The largest transaction to complete last month was at 60–72 Upper Ground, SE1, where Proposition Studios took the 10th to 13th floors (23,570 sq ft) at £25.00 per sq ft. The next largest transaction to complete was Four Communication’s acquisition of the 5th to7th floors at the Hickman, Whitechapel Road, London, E1, on a 10-year lease, at £62.15 per sq ft.
The Professional Services sector continues to be the main driver of demand across the City, having so far accounted for 33% of year-to-date take-up, followed by the Tech & Media sector with 19%, and then by the Insurance & Financial sector with 16%.
Encouragingly we continued to see space under offer increasing, with a further 147,580 sq ft going under offer in November. This brings the total amount of under offers to 1.1m sq ft, the highest level it has been at since June. The Professional Services sector currently accounts for 54% of space under offer where the tenant is known, followed by the Property sector with 20%. Whilst this remains down on the long-term average by 12%, it gives some indication we could see a pick-up in activity at the start of 2021.

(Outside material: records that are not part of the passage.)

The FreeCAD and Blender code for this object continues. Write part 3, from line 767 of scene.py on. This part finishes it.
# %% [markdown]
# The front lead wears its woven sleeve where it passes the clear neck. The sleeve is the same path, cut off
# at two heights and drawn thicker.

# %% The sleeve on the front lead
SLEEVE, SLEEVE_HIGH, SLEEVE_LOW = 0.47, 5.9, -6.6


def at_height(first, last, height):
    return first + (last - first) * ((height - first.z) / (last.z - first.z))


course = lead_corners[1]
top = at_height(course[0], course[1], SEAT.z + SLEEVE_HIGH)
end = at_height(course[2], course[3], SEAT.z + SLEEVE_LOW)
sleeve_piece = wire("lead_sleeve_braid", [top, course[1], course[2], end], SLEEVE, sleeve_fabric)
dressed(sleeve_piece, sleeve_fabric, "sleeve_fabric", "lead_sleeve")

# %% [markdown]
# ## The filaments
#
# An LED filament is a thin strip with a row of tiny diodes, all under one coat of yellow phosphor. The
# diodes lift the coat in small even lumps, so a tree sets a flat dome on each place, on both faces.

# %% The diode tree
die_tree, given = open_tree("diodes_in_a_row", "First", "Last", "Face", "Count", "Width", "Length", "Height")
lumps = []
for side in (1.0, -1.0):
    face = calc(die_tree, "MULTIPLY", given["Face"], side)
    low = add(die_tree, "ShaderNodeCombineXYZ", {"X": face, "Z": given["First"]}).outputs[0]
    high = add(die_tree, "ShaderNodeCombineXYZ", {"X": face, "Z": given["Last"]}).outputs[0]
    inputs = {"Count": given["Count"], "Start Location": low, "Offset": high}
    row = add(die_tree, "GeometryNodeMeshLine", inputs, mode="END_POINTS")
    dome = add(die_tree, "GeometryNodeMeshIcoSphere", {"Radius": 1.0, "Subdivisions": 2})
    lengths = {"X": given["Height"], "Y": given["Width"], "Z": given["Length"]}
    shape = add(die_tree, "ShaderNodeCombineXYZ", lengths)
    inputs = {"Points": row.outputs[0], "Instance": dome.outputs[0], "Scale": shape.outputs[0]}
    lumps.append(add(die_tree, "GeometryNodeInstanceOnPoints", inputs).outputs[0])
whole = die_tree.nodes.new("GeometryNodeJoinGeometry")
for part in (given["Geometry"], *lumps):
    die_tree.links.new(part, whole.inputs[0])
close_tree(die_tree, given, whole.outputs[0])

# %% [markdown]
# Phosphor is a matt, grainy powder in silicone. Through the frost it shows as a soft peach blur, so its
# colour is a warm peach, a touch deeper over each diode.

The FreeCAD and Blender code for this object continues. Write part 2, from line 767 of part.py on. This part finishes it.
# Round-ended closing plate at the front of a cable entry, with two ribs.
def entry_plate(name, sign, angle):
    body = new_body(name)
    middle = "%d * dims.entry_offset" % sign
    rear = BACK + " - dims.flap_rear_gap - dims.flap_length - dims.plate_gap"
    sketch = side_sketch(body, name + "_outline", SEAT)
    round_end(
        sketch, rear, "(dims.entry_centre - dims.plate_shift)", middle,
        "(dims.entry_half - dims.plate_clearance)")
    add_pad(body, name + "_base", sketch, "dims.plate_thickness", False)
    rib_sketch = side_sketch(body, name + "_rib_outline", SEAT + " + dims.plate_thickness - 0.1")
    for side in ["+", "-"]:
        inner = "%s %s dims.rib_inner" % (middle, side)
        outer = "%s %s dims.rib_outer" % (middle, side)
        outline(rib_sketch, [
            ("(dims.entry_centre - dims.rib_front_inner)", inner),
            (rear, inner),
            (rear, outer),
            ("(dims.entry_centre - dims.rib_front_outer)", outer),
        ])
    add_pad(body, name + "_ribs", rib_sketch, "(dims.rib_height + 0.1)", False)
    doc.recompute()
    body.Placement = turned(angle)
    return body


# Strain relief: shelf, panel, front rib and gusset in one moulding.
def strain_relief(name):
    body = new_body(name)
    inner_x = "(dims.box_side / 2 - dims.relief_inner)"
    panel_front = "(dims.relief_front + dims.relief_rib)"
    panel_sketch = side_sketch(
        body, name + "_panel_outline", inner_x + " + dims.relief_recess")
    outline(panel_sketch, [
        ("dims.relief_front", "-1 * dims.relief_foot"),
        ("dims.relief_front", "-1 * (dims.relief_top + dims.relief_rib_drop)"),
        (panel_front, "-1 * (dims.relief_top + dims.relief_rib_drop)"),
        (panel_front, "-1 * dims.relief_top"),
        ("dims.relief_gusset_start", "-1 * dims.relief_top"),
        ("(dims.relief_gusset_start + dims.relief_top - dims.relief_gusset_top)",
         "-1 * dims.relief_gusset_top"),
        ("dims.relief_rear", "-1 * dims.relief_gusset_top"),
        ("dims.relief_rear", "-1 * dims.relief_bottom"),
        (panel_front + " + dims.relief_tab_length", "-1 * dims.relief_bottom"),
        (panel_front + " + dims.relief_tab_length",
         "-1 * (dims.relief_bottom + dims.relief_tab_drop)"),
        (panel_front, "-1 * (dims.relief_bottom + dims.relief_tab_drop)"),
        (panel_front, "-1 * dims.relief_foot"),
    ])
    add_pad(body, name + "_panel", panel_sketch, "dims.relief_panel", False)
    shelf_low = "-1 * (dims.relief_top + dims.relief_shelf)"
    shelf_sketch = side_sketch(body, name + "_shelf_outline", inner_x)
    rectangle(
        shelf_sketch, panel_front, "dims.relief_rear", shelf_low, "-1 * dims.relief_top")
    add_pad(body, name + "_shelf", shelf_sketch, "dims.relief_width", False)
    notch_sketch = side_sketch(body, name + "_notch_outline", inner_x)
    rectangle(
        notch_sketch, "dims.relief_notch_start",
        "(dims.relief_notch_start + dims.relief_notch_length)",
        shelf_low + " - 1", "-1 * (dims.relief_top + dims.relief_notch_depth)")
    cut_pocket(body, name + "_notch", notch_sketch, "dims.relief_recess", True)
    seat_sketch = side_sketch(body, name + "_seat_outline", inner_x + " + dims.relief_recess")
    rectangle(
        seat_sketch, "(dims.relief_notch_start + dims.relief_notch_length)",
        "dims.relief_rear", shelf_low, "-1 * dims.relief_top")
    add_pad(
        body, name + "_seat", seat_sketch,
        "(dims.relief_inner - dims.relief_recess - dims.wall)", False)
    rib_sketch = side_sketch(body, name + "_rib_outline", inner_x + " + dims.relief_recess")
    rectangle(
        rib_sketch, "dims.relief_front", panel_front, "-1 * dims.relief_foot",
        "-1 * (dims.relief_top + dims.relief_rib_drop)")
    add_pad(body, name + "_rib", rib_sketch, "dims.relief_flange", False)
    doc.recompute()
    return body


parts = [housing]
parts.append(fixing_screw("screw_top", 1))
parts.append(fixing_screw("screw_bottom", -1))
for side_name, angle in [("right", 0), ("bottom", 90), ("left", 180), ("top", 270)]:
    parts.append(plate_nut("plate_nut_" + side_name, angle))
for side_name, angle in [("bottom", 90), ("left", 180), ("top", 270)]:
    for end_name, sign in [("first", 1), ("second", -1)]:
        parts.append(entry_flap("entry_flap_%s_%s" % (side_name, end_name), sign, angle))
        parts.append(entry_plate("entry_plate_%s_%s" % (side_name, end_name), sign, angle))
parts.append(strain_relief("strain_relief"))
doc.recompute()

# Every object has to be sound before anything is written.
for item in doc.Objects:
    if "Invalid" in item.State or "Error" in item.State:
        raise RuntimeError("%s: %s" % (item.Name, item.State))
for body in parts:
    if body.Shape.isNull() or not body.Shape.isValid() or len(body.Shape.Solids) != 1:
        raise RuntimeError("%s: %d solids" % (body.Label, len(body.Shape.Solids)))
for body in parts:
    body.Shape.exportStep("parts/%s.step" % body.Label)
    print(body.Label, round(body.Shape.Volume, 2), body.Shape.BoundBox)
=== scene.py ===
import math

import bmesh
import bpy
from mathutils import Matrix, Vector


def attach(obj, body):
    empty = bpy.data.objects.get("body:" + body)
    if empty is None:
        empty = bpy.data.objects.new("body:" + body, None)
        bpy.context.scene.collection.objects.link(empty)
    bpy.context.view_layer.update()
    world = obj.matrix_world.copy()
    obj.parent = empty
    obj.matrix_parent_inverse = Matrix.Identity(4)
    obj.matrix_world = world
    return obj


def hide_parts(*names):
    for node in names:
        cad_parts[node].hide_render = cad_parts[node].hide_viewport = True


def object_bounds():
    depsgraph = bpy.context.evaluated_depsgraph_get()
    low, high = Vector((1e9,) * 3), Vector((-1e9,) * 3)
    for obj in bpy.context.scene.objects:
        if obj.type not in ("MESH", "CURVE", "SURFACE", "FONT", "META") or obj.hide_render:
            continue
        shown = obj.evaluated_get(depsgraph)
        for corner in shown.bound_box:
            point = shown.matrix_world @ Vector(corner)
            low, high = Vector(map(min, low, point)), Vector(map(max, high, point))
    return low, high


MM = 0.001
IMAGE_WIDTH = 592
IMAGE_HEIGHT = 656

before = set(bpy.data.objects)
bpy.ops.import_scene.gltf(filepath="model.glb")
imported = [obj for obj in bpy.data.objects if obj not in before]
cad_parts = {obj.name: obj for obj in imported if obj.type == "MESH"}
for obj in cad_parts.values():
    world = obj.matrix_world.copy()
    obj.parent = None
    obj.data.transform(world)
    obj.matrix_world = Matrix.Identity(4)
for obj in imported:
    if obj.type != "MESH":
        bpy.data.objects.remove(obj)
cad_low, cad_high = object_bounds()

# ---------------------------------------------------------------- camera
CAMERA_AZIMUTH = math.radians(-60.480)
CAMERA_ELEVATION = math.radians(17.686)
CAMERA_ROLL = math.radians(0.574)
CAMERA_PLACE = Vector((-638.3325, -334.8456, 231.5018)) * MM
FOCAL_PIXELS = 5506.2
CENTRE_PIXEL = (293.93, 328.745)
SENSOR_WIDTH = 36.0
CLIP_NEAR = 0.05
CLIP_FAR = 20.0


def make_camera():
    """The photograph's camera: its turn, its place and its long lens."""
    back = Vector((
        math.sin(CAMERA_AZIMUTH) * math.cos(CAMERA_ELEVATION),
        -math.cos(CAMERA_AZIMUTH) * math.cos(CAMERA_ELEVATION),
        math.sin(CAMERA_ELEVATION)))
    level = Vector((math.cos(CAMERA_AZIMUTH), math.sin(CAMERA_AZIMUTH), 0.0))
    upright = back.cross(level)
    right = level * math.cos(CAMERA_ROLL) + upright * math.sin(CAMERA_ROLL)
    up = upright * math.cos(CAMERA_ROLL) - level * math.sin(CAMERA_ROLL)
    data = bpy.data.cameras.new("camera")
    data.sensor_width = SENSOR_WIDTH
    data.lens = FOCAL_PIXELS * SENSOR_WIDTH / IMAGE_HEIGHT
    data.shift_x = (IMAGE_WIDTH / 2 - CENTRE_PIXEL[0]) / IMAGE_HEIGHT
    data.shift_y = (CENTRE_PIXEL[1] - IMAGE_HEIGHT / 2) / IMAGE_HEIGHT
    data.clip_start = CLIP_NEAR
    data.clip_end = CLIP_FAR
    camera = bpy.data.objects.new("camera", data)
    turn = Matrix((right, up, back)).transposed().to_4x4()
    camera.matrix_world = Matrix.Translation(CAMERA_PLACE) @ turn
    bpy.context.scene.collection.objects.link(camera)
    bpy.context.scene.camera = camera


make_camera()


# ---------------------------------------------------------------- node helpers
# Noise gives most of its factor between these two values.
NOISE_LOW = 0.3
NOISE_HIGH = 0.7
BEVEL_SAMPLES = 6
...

There were also positive signs of building levels of underlying demand, with both active and potential City & central London requirements up 6% on the previous month, standing at 10.1m sq ft, compared with 9.6m sq ft in October.

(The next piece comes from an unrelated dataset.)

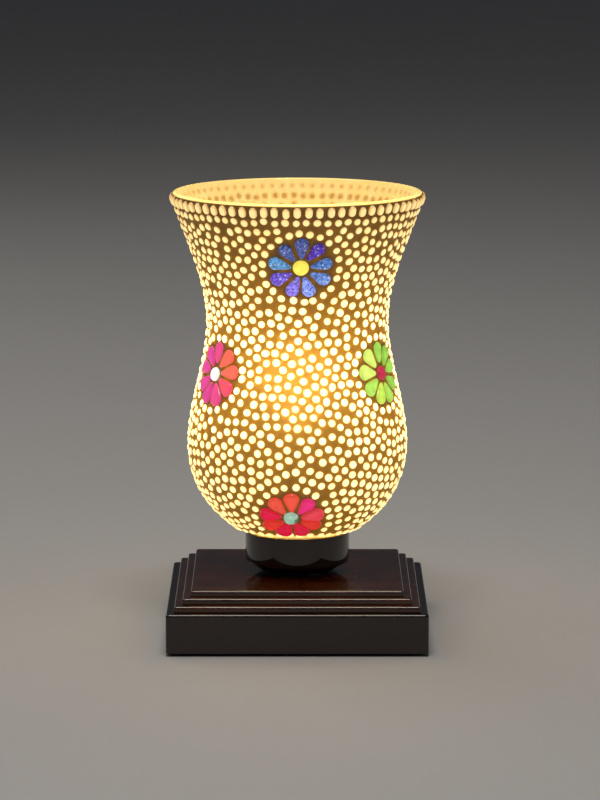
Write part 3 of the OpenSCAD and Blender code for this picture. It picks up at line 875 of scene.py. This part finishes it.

The Professional Services sector accounts for over a third, (35%) of the current quantum of tenants actively searching for office space across the central London & the City. This is followed by the Insurance & Financial and Tech & Media sectors with 25% and 18% respectively.
Supply continued to rise during November and at the end of the month supply stood at 9.7m sq ft, up 9% on the previous month’s 9.0m sq ft. This brought the vacancy rate to 7.2%, up 60 bps on the previous month and 30 bps on the long term average of 6.9%. This is the largest outward movement since September and mainly as a result of newly marketed Landlord space in the City Core sub-market area, including 10 Fleet Place, EC4, 10 & 20 Old Bailey, EC4.
As expected, tenant-controlled supply continued to increase in November. At the end of the month, tenant-controlled supply stood at 2.9m sq ft, up 3% on a month earlier. This equates to 30% of total supply. 57% of all tenant-controlled space is located in the City Core. The EC2 postcode continues to account for the greatest proportion of tenant-controlled supply since lockdown in March, with 22%. This is followed by EC4 with 21% and then by SE1 with 18%.
The average prime rent achieved so far this year currently stands at £81.61/sq ft, which is down 2% on 2019 but up 21% on the 10-year average. The average Grade A rent currently stands at £65.73/sq ft, up 2% on 2019 and 23% on the 10-year average.